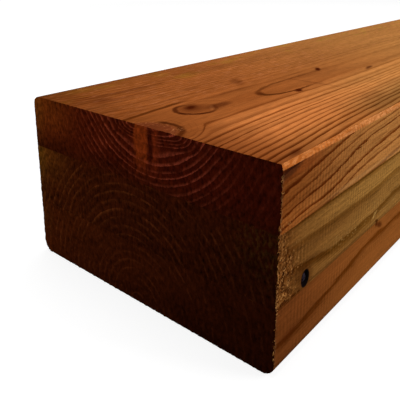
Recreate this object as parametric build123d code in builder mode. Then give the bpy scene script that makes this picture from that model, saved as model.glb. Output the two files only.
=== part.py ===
"""A short, wide post of glued laminated timber: three planed boards glued flat to flat.

It lies on its bottom board. X runs along the post, Y across it and Z up, with the origin under its middle.
The near side is at -Y and the cut end with the knot close to it is at -X. Sizes are in millimetres.
The outer boards are a little thinner than the middle one, because the glued block was planed last.
"""
import os

from build123d import *

# Driving sizes of the post
post_length = 2438.4
post_width = 177.8
bottom_board_thickness = 35.5
middle_board_thickness = 37.2
top_board_thickness = 32.1

# Long corners of the planed section: three are rounded over, and the near one on top has a narrow flat
near_top_flat_drop = 2.5
near_top_flat_inset = 1.0
far_top_radius = 5.5
near_bottom_radius = 7.0
far_bottom_radius = 6.5

# Black loose knot in the near face of the middle board, shrunk back below the surface
knot_from_end = 25.0
knot_gap_above_glue_line = 0.9
knot_along_post = 6.4
knot_height = 8.0
knot_depth = 1.4
knot_wall_slope = 0.6

# Places that follow from the sizes above
near_face = -post_width / 2
cut_end = -post_length / 2
lower_glue_line = bottom_board_thickness
upper_glue_line = lower_glue_line + middle_board_thickness
knot_centre_height = lower_glue_line + knot_gap_above_glue_line + knot_height / 2


def board_profile(bottom, thickness):
    """Draws a board's plain section, which stands on the given height, in the plane of the cut end."""
    with Locations((0, bottom)):
        Rectangle(post_width, thickness, align=(Align.CENTER, Align.MIN))


def lower_corners(board):
    """Gives a board's two long lower edges, the near one first."""
    return board.edges().filter_by(Axis.X).group_by(Axis.Z)[0].sort_by(Axis.Y)


def upper_corners(board):
    """Gives a board's two long upper edges, the near one first."""
    return board.edges().filter_by(Axis.X).group_by(Axis.Z)[-1].sort_by(Axis.Y)


end_plane = Plane(origin=(cut_end, 0, 0), x_dir=(0, 1, 0), z_dir=(1, 0, 0))

# Bottom board: both of its lower corners are rounded, and the post rests on the flat between them
with BuildPart() as lamination_bottom:
    with BuildSketch(end_plane):
        board_profile(0, bottom_board_thickness)
    extrude(amount=post_length)
    fillet(lower_corners(lamination_bottom)[0], near_bottom_radius)
    fillet(lower_corners(lamination_bottom)[-1], far_bottom_radius)

# Middle board: square corners against both glue lines, and the pocket that the black knot sits back in
near_side_plane = Plane(origin=(cut_end, near_face, 0), x_dir=(1, 0, 0), z_dir=(0, -1, 0))

with BuildPart() as lamination_middle:
    with BuildSketch(end_plane):
        board_profile(lower_glue_line, middle_board_thickness)
    extrude(amount=post_length)
    for depth, inset in ((0, 0), (knot_depth, knot_wall_slope)):
        with BuildSketch(near_side_plane.offset(-depth)):
            with Locations((knot_from_end, knot_centre_height)):
                Ellipse(knot_along_post / 2 - inset, knot_height / 2 - inset)
    loft(mode=Mode.SUBTRACT)

# Top board: the far corner is rounded and the near one is planed to a narrow flat
with BuildPart() as lamination_top:
    with BuildSketch(end_plane):
        board_profile(upper_glue_line, top_board_thickness)
    extrude(amount=post_length)
    fillet(upper_corners(lamination_top)[-1], far_top_radius)
    near_side = lamination_top.faces().sort_by(Axis.Y)[0]
    chamfer(upper_corners(lamination_top)[0], near_top_flat_drop, near_top_flat_inset, reference=near_side)

os.makedirs("parts", exist_ok=True)
for name, board in (
    ("lamination_bottom", lamination_bottom),
    ("lamination_middle", lamination_middle),
    ("lamination_top", lamination_top),
):
    board.part.label = name
    export_step(board.part, f"parts/{name}.step")
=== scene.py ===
"""Looks of the glulam post: three glued boards of planed softwood, with a rough sawn, weathered cut end.

Shapes are in metres and the recipes for wood in millimetres. In a recipe x runs along the post from the
cut end that shows, y across it with the near side negative, and z up from the floor.
"""

import math
import random

import bpy
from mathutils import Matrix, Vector


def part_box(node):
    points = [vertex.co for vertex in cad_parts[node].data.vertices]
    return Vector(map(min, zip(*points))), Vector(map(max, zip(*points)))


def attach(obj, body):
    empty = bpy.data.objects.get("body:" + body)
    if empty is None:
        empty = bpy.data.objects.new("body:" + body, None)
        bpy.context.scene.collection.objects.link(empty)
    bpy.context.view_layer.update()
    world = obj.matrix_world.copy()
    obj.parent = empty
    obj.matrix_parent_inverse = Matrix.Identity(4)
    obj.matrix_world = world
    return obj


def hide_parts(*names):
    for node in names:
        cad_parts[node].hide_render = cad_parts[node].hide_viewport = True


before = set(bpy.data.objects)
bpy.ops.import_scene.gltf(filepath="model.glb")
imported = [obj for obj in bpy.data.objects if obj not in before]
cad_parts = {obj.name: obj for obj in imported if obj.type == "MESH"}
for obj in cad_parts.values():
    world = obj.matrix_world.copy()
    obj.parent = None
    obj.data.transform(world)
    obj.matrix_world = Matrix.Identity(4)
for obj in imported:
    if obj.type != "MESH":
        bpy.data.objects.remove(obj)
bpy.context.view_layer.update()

MM = 0.001

# Boxes of the three boards, from the frame
board_boxes = {
    "bottom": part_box("lamination_bottom"),
    "middle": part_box("lamination_middle"),
    "top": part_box("lamination_top"),
}
cut_end = board_boxes["top"][0].x
near_face = board_boxes["top"][0].y
far_end = board_boxes["top"][1].x
post_top = board_boxes["top"][1].z

# Places in millimetres, for the recipes
post_length_mm = (far_end - cut_end) / MM
near_face_mm = near_face / MM
post_top_mm = post_top / MM
lower_glue_mm = board_boxes["middle"][0].z / MM
upper_glue_mm = board_boxes["top"][0].z / MM

# Long corners of the planed section
NEAR_TOP_FLAT_DROP = 2.5 * MM
NEAR_TOP_FLAT_INSET = 1.0 * MM
FAR_TOP_RADIUS = 5.5 * MM
NEAR_BOTTOM_RADIUS = 7.0 * MM
FAR_BOTTOM_RADIUS = 6.5 * MM
CORNER_FACETS = 6

# Black knot in the near face of the middle board, in millimetres: its distance from the cut end and its
# height, half its size, the depth of its pocket and the height of the plug in it
KNOT_MIDDLE = (25.0, 40.4)
KNOT_REACH = (3.2, 4.0)
KNOT_DEPTH = 1.4
KNOT_PLUG_HEIGHT = 0.9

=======

* _WHAT YOU HAVE TO DO_
Quote word for word the lines from the line holding "# Top board: the" through the line holding "obj.matrix_world = Matrix.Identity(4)"; include both of those lines and add nothing.

* _TASK OUTPUT_
# Top board: the far corner is rounded and the near one is planed to a narrow flat
with BuildPart() as lamination_top:
    with BuildSketch(end_plane):
        board_profile(upper_glue_line, top_board_thickness)
    extrude(amount=post_length)
    fillet(upper_corners(lamination_top)[-1], far_top_radius)
    near_side = lamination_top.faces().sort_by(Axis.Y)[0]
    chamfer(upper_corners(lamination_top)[0], near_top_flat_drop, near_top_flat_inset, reference=near_side)

os.makedirs("parts", exist_ok=True)
for name, board in (
    ("lamination_bottom", lamination_bottom),
    ("lamination_middle", lamination_middle),
    ("lamination_top", lamination_top),
):
    board.part.label = name
    export_step(board.part, f"parts/{name}.step")
=== scene.py ===
"""Looks of the glulam post: three glued boards of planed softwood, with a rough sawn, weathered cut end.

Shapes are in metres and the recipes for wood in millimetres. In a recipe x runs along the post from the
cut end that shows, y across it with the near side negative, and z up from the floor.
"""

import math
import random

import bpy
from mathutils import Matrix, Vector


def part_box(node):
    points = [vertex.co for vertex in cad_parts[node].data.vertices]
    return Vector(map(min, zip(*points))), Vector(map(max, zip(*points)))


def attach(obj, body):
    empty = bpy.data.objects.get("body:" + body)
    if empty is None:
        empty = bpy.data.objects.new("body:" + body, None)
        bpy.context.scene.collection.objects.link(empty)
    bpy.context.view_layer.update()
    world = obj.matrix_world.copy()
    obj.parent = empty
    obj.matrix_parent_inverse = Matrix.Identity(4)
    obj.matrix_world = world
    return obj


def hide_parts(*names):
    for node in names:
        cad_parts[node].hide_render = cad_parts[node].hide_viewport = True


before = set(bpy.data.objects)
bpy.ops.import_scene.gltf(filepath="model.glb")
imported = [obj for obj in bpy.data.objects if obj not in before]
cad_parts = {obj.name: obj for obj in imported if obj.type == "MESH"}
for obj in cad_parts.values():
    world = obj.matrix_world.copy()
    obj.parent = None
    obj.data.transform(world)
    obj.matrix_world = Matrix.Identity(4)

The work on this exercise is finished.